02:34: As you can see, conductors are available in a variety of materials, but it isn’t just what they’re made of that makes them different, it’s also how they’re configured. Conductors can be either solid or stranded. Solid conductors are made of one piece of metal, while stranded conductors are made of several threads of metal. Solid conductors are inexpensive and mechanically tough, but not very flexible.

03:00: Higher strand counts mean more flexible conductors. Stranded conductors are generally a little more expensive than their solid counterparts, but the flexibility they provide can make a big difference in many applications.

03:14: For stranded conductors, there are several variations on how those strands can be laid. While bunched is most common, some specialty cables have other options such as concentric, unilay, and rope lay. Bunched strands are simply gathered together without any specific arrangement. They are the least expensive option, because they involve the least labor. Concentric, unilay, and rope lay all have the strands arranged in a circular pattern. But in concentric stranding, the layers alternate in terms of their twist direction. In unilay stranding, every layer is twisted in the same direction. Rope lay is the most flexible option.

04:02: We’ve learned that there are several options regarding the conductor to consider when specifying electrical wire. Each material and configuration has its own advantages and disadvantages. Make sure to evaluate the requirements of your specific application when choosing the appropriate conductor for your project needs.

04:23: Allied Wire & Cable is a family owned and operated distributor and manufacturer of electrical wire, electronic cable, heat shrink tubing and wire management products. Here at Allied, we’ve given our customers the best in customer service, product selection and quality since 1988, and we’ve grown into one of the largest distributors of wire and cable in the country. Throughout our history we’ve continued to hold onto our family values, and are proud of the growth we’ve enjoyed while remaining a family run business.

04:56: Allied Wire & Cable carries a wide variety of high quality products for numerous industries including automotive, military, OEMs and more.

05:07: We are ISO 9001:2008 certified, so you can rest assured that the products you receive will be of the highest quality available.

05:17: To help customize your products, we offer a variety of value-added services including striping, twisting, braiding, cut & strip, custom packaging, and special labeling to name just a few.

05:31: When you need something extraordinary, our experienced sales representatives and engineers can help you design a custom cable from start to finish that fits your application perfectly.

05:42: We guarantee that all orders on stock materials that are received by 1PM EST will ship the same day, and with our low minimum of just $50, you can get the amount you want in the timeframe you need.

05:57: Allied has office and warehouse locations around the United States, which allow us to ship your orders from the most convenient location.

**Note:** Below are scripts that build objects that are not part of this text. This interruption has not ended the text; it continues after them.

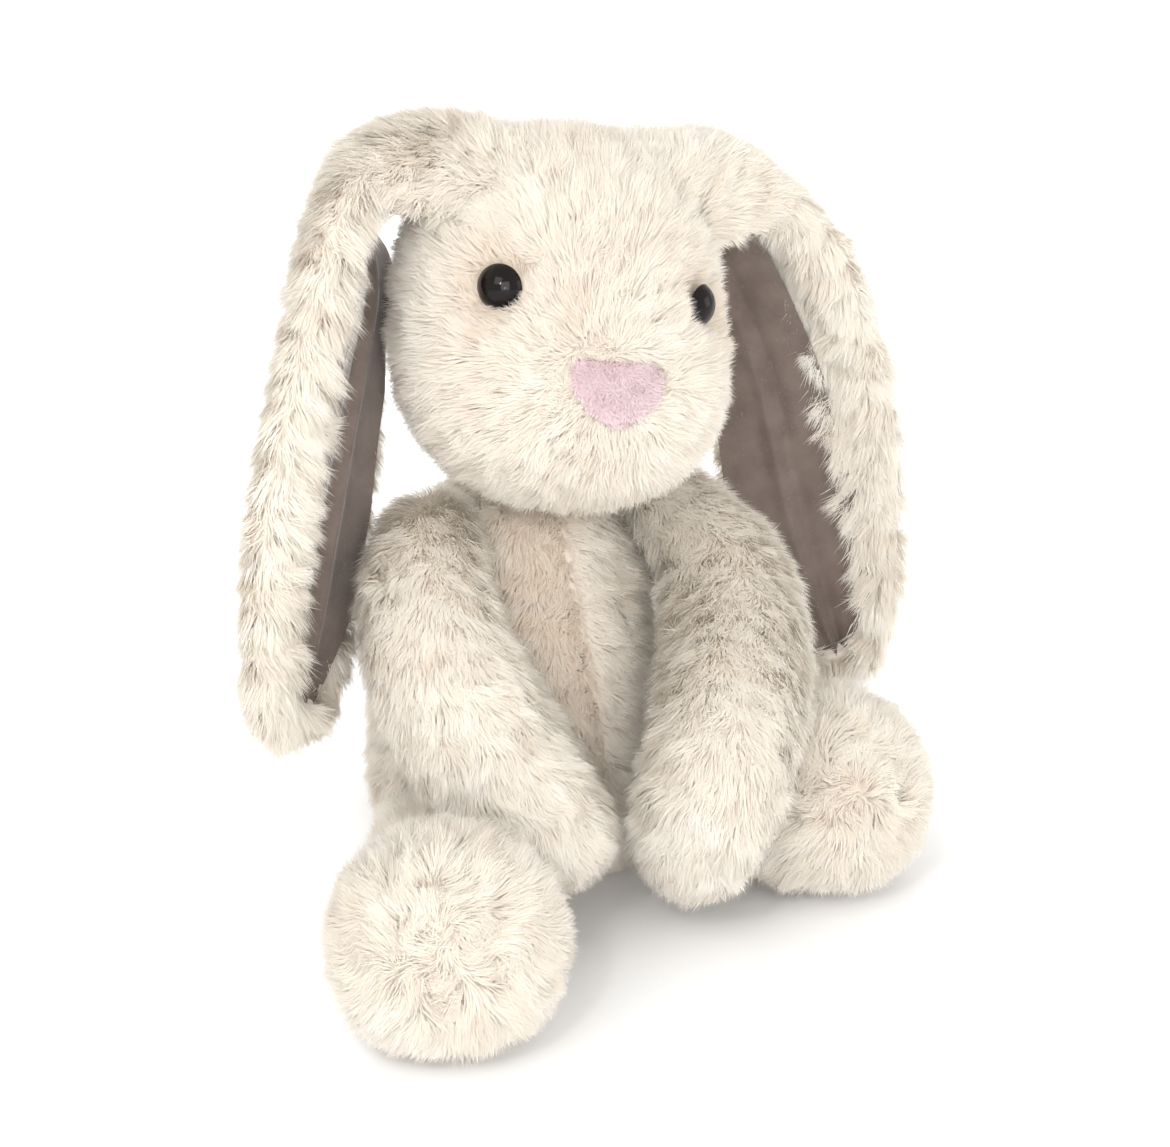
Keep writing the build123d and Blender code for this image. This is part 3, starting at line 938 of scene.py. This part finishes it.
world = bpy.data.worlds.new("studio")
bpy.context.scene.world = world
world.use_nodes = True
sky = world.node_tree.nodes["Background"]
sky.inputs["Color"].default_value = (1.0, 0.995, 0.985, 1)
direction = world.node_tree.nodes.new("ShaderNodeTexCoord")
height = world.node_tree.nodes.new("ShaderNodeSeparateXYZ")
dimmer = world.node_tree.nodes.new("ShaderNodeMapRange")
dimmer.inputs["From Min"].default_value = 0.05
dimmer.inputs["From Max"].default_value = 0.8
dimmer.inputs["To Min"].default_value = 1.02
dimmer.inputs["To Max"].default_value = 0.80
world.node_tree.links.new(direction.outputs["Generated"], height.inputs["Vector"])
world.node_tree.links.new(height.outputs["Z"], dimmer.inputs["Value"])
world.node_tree.links.new(dimmer.outputs["Result"], sky.inputs["Strength"])


def soft_light(name, place, aim, size, power, colour=(1, 1, 1)):
    """A rectangular area light that looks from its place at the aim."""
    data = bpy.data.lights.new(name, "AREA")
    data.shape = "RECTANGLE"
    data.size, data.size_y = size
    data.energy = power
    data.color = colour
    obj = bpy.data.objects.new(name, data)
    bpy.context.scene.collection.objects.link(obj)
    obj.location = place
    obj.rotation_mode = "QUATERNION"
    obj.rotation_quaternion = (Vector(aim) - Vector(place)).to_track_quat("-Z", "Y")


BELLY = (0, 0, 0.1)
FACE = (0, -0.07, 0.19)
soft_light("key", (-1.5, -0.9, 1.5), BELLY, (1.2, 1.2), 13, (1.0, 0.99, 0.975))
soft_light("front", (-0.75, -1.75, 0.70), BELLY, (1.3, 1.3), 20)
soft_light("fill", (1.5, -1.2, 0.5), BELLY, (1.0, 1.0), 5)
soft_light("back", (0.7, 1.7, 1.1), BELLY, (1.4, 1.2), 24)
soft_light("window_high", (-0.62, -0.62, 0.62), FACE, (0.06, 0.10), 1.3)
soft_light("window_low", (-0.40, -0.86, 0.30), FACE, (0.05, 0.08), 0.35)

CAMERA_RIGHT = np.array((0.8290, -0.5592, 0.0))
CAMERA_UP = np.array((0.1913, 0.2835, 0.9397))
CAMERA_BACK = np.array((-0.5255, -0.7790, 0.3420))
CAMERA_PLACE = CAMERA_RIGHT * 0.0233 + CAMERA_UP * 0.0855 + CAMERA_BACK * 1.0
camera_data = bpy.data.cameras.new("camera")
camera_data.sensor_width = 36
camera_data.lens = 92.3
camera_data.clip_start = 0.05
camera = bpy.data.objects.new("camera", camera_data)
bpy.context.scene.collection.objects.link(camera)
turn = np.eye(4)
turn[:3, :3] = np.stack((CAMERA_RIGHT, CAMERA_UP, CAMERA_BACK), 1)
turn[:3, 3] = CAMERA_PLACE
camera.matrix_world = Matrix(turn.tolist())
bpy.context.scene.camera = camera
bpy.context.scene.view_settings.view_transform = "Standard"
bpy.context.scene.view_settings.exposure = 0.02
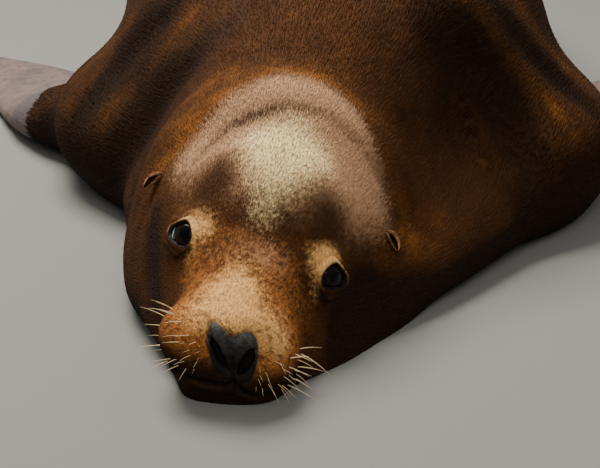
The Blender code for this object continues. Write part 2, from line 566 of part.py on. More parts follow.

06:05: A specific sales representative is assigned to handle your account personally. That means one point of contact and the trust and assurance that comes with having a personal relationship with our customers.

06:21: For more information about the products you’ve seen in this demo or any other any other Allied products, contact Allied Wire & Cable today. Call 1-888-325-1788, or visit our website at www.awcwire.com.

There are many components that go into a cable, from the conductor, to the insulation, to any shielding or jacketing it may have. Arguably, the most important component is the conductor, because without it, you don’t have a cable.

The conductor is at the center of the cable, and it carries the electrical signal from point A to point B. While that is the simplest definition, a lot goes into making and choosing the proper conductor for a particular cable. You need to choose the material, and any applicable coating. And what about stranding, or do you need solid? All of these choices are important when deciding on what conductor you want.